The U.S is one of only two countries in the world that does not offer any form of paid maternity leave. The other is Papua New Guinea. The issue of paid maternity leave has remained distinctly absent from election campaigns over the last few decades, but now features prominently on the agendas of the 2016 Democratic presidential candidates. The momentum from President Obama’s social welfare measures, along with generational changes and the current financial situation, have all contributed to the candidates making this commitment, something unthinkable only four years ago, and something that is at odds with existing policies.
“Workplace cultures, government policies, and cultural attitudes, by and large, still act as though it is, or it should be, 1950 in middle America: Men work. Women take care of home and hearth.
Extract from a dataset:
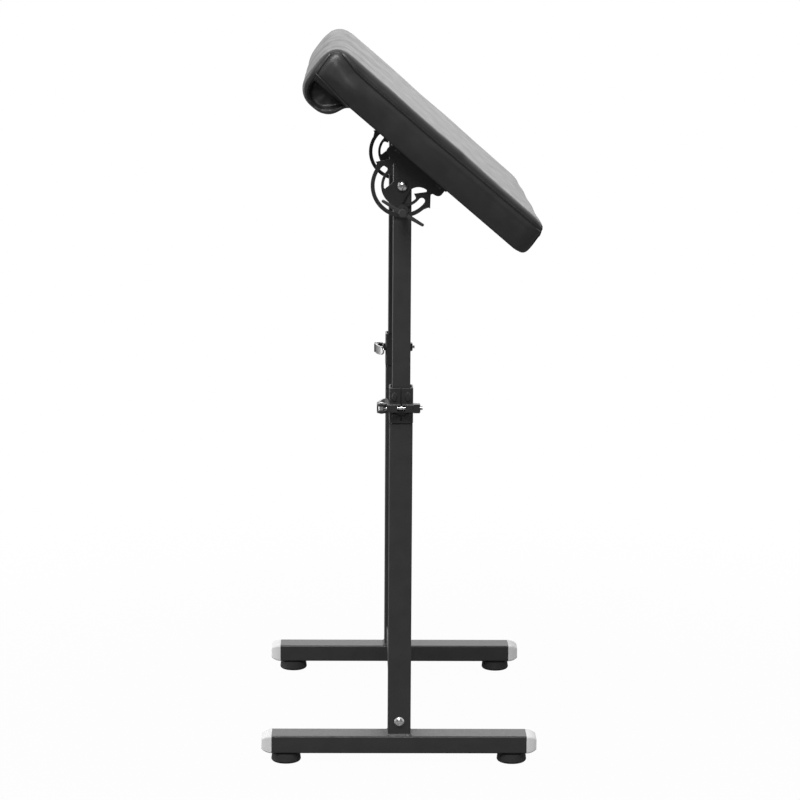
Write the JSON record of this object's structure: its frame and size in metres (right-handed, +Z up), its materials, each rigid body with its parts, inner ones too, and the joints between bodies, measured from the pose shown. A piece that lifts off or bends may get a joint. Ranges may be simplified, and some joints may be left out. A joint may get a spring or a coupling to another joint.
{
  "type": "tattoo arm rest stand",
  "caption": "Free-standing arm rest with an H-shaped base, telescopic square posts held by cam levers, and a long tilting padded rest.",
  "frame": {"origin": "on the floor under the middle of the stand, halfway between the posts", "axes": "+Z up; +X along the foot bars towards the pad's low side at rest; +Y along the pad, away from the near post"},
  "size_m": [0.384, 0.627, 0.9959],
  "materials": {
    "powder_coat": "satin black powder coat",
    "bracket_coat": "matt black powder coat",
    "handle_coat": "black coated casting",
    "washer_coat": "black oxide",
    "rubber": "matt moulded",
    "cap_plastic": "pale grey moulded",
    "black_plastic": "moulded nylon",
    "lever_steel": "plated pressing",
    "chrome": "bright plated",
    "zinc_steel": "zinc plated",
    "vinyl": "black vinyl over foam",
    "lining": "black non-woven cloth",
    "plywood": "bare plywood"
  },
  "bodies": {
    "base": {"foot_bar_near": "powder_coat", "outer_post_near": "powder_coat", "collar_near": "black_plastic", "clamp_bolt_near": "chrome", "cam_pin_near": "chrome", "cam_washer_near": "black_plastic", "clamp_nut_near": "black_plastic", "rubber_foot_near_left": "rubber", "end_cap_near_left": "cap_plastic", "rubber_foot_near_right": "rubber", "end_cap_near_right": "cap_plastic", "foot_bar_far": "powder_coat", "outer_post_far": "powder_coat", "collar_far": "black_plastic", "clamp_bolt_far": "chrome", "cam_pin_far": "chrome", "cam_washer_far": "black_plastic", "clamp_nut_far": "black_plastic", "rubber_foot_far_left": "rubber", "end_cap_far_left": "cap_plastic", "rubber_foot_far_right": "rubber", "end_cap_far_right": "cap_plastic", "foot_screws": "zinc_steel", "foot_nuts": "zinc_steel", "base_welds": "powder_coat", "crossbar": "powder_coat", "crossbar_plugs": "zinc_steel", "crossbar_bolts": "chrome"},
    "mast": {"inner_tube_near": "powder_coat", "top_plug_near": "black_plastic", "tube_guide_near": "black_plastic", "pivot_bolt_near": "chrome", "inner_tube_far": "powder_coat", "top_plug_far": "black_plastic", "tube_guide_far": "black_plastic", "pivot_bolt_far": "chrome", "pivot_washers": "washer_coat", "pivot_spacers": "black_plastic", "pivot_nuts": "zinc_steel", "stud_nuts": "zinc_steel"},
    "pad": {"bracket_near": "bracket_coat", "bracket_far": "bracket_coat", "pad_cushion": "vinyl", "pad_roll": "vinyl", "pad_board": "plywood", "pad_lining": "lining", "roll_batten": "plywood", "bracket_screws": "washer_coat", "batten_screws": "zinc_steel"},
    "lever_near": {"cam_fork_near": "black_plastic", "lever_blade_near": "lever_steel"},
    "lever_far": {"cam_fork_far": "black_plastic", "lever_blade_far": "lever_steel"},
    "t_handle_near": {"t_handle_near": "handle_coat"},
    "t_handle_far": {"t_handle_far": "handle_coat"}
  },
  "joints": [
    {"name": "mast_slide", "type": "slide", "parent": "base", "child": "mast", "axis": [0, 0, 1], "range_m": [-0.216, 0.055]},
    {"name": "pad_tilt", "type": "hinge", "parent": "mast", "child": "pad", "pos_m": [0, 0, 0.8095], "axis": [0, 1, 0], "range_deg": [-100.3, 39.7]},
    {"name": "lever_near_turn", "type": "hinge", "parent": "base", "child": "lever_near", "pos_m": [-0.0272, -0.272, 0.5064], "axis": [0, 0, 1], "range_deg": [0, 150]},
    {"name": "lever_far_turn", "type": "hinge", "parent": "base", "child": "lever_far", "pos_m": [-0.0272, 0.272, 0.5064], "axis": [0, 0, -1], "range_deg": [-2, 148]},
    {"name": "t_handle_near_turn", "type": "hinge", "parent": "mast", "child": "t_handle_near", "pos_m": [0, -0.2627, 0.7762], "axis": [0, -1, 0], "continuous": true},
    {"name": "t_handle_far_turn", "type": "hinge", "parent": "mast", "child": "t_handle_far", "pos_m": [0, 0.2627, 0.7762], "axis": [0, 1, 0], "continuous": true}
  ]
}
Fathers provide. A good mother is always available to her children,” writes Brigid Schulte in her book “Overwhelmed: Work, Love, and Play When No One Has the Time,” which maps the difficulties of juggling work and family life in the U.S. However, the facts speak for themselves, showing 75 percent of women with children working outside the home.
The U.S. is the only member of the Organization for Economic Co-Operation and Development that does not require companies to provide paid maternity leave. Current legislation only guarantees that companies with more than 50 employees will offer 12 weeks of unpaid, job-protected leave following a child’s birth. This period of leave is also the shortest of the world’s 41 leading economies.
The International Labor Organization stipulates that countries should recognize a minimum of 14 weeks of maternity leave, that mothers receive at least two-thirds of their salary during this period, and that this remuneration is covered through public services. The U.S. is the only developed country that does not meet any of these requirements. According to the Department of Labor, just 13 percent of American working mothers received some form of paid leave in 2014.
Experts consider the current situation to be a consequence of World War II. While Europe established various social programs and protections to ensure that families were able to have children and maintain their jobs in the first few decades of the recovery, in the U.S., women who went to work during the conflict had mostly returned home by the end of the war.
The U.S. has also been prevented from heading in the same direction as the rest of the world by a business and trade union culture, which is less geared toward protecting employment rights through federal measures. America’s largest businesses, which command great influence in the election process through campaign financing, are also reluctant to see the federal government step in and regulate how they should be running their businesses, and as such is the reason why so few lawmakers have taken up this initiative.
For Schulte, this impasse has contributed to change coming slowly through state and local governments, as that legislation does not depend on Congress in Washington. The latest authority to approve such a similar measure is precisely that of the capital, where in the last few weeks, 16 weeks of paid maternity leave has been given the green light, the most extensive measure nationwide.
In January of this year, President Obama signed a presidential memorandum allowing all federal employees to take up to six weeks of paid leave. This measure coincided with his State of the Union address, in which for the first time, he defended the need to change current legislation. Over the past year, large corporations such as Microsoft, Adobe, Google, Facebook and Goldman Sachs have come on board and now offer paid maternity leave to their employees.
The majority of these are technology-based companies responding to generational change, or to millennials, who pay particular attention to this type of benefit; so, they are adapting their job offers to new employees. For Schulte, another unavoidable factor is “that fathers are beginning to feel as much time stress as mothers, and in some cases, more.”
What Do the Candidates Say?
The issue of paid maternity leave has entered the debate at precisely a time when it is garnering strong public support. Some 81 percent of Americans, including 94 percent of Democrats and 65 percent of Republicans, believe that equal pay, paid maternity leave and public education are “good for the nation,” according to data supplied by the organization Make It Work. Some 60 percent of women are also more likely to vote for a candidate who supports equal pay between men and women, a high minimum salary, and paid maternity and sick leave.
Democratic candidate Hillary Clinton has on several occasions rejected the idea that this is a “women’s issue,” and includes paid maternity leave among measures that can benefit the entire country. “What’s good for women, is good for America,” she stated when she promised to do away with the fact that a quarter of all women in America return to work within 10 days of giving birth. “People say to me, ‘How will that work economically?’ Well, it works in most of the rest of the advanced economic world, and it works in a far-off place known as California.”
Along with Clinton, Bernie Sanders has defended a draft bill that would recognize 12 weeks of paid leave, and that would also extend to all employees, not just those who have a permanent contract. “When you have a baby, we’re not gonna separate you from your newborn baby, because we are going to have medical and family paid leave, like every other country on Earth,” argued the Vermont senator during last week’s Democratic debate.
Marco Rubio has so far been the only Republican candidate to propose a similar measure. The Florida senator believes that “too many Americans have to choose between being there for their children in times of great need, or meeting the basic financial needs of their families.” Rubio is proposing a 25 percent tax credit to employers who offer at least four weeks of paid leave. The tax credit would be limited to $4,000 per employee per year, with a limit of 12 weeks of leave.